The Cross-roads shows this perfectly. It once stood under Gondor’s care; by the War of the Ring it has effectively passed into the Enemy’s sphere. That means Sauron’s power is no longer merely battering Gondor’s walls. It is sitting in Gondor’s old ways, fouling its monuments, and using the land through which Gondor once moved openly.
Once that happens, forts grow lonely.
A lonely fort can still resist. It cannot restore a frontier by itself.
This is why the fall of Gondor’s border defenses feels so quiet in the text. The kingdom is still brave. Its captains are still capable. Faramir’s retreat from Osgiliath is not presented as cowardice or incompetence. The defenders of the Rammas do real work. Cair Andros is not forgotten. But all of these efforts take place inside a larger pattern of contraction.
The siege, then, is not simply the beginning of Gondor’s crisis.
It is the moment when the accumulated losses of years and generations become impossible to hide.
Why this changes the Siege of Gondor
Seeing this makes the siege more impressive—but also sadder.
Minas Tirith does not stand because the outer defenses were sound. It stands because Gondor can still produce courage after much of its strategic inheritance has already been spent.
That is why the defense feels so desperate.
The ruined city at the river.
The shadowed province beyond it.
The island crossing that must be held with limited means.
The outer wall already in repair before the great assault begins.

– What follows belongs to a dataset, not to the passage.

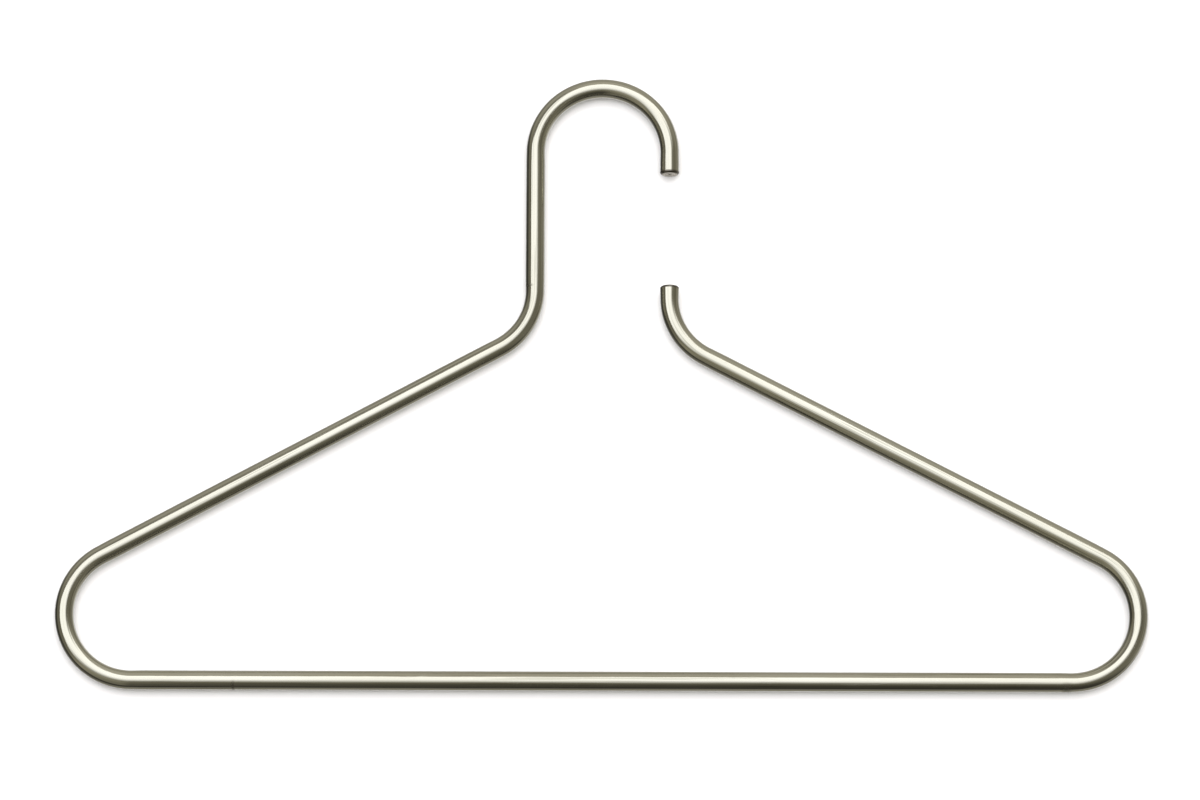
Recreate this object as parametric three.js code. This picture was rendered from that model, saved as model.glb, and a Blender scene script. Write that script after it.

These are not random details. Together they show a realm that has been fighting a long defensive war for far longer than the siege itself.
So how did Gondor’s border forts fail?
Not by cowardice. Not by a sudden mistake. Not because one wall was weak or one captain faltered.
They failed because Gondor had already been pushed back from frontier to crossing, from crossing to out-wall, from out-wall to city.
By the time the horns sounded before Minas Tirith, the real loss had happened more quietly.
The kingdom had already begun surrendering the land before it was forced to defend the stone.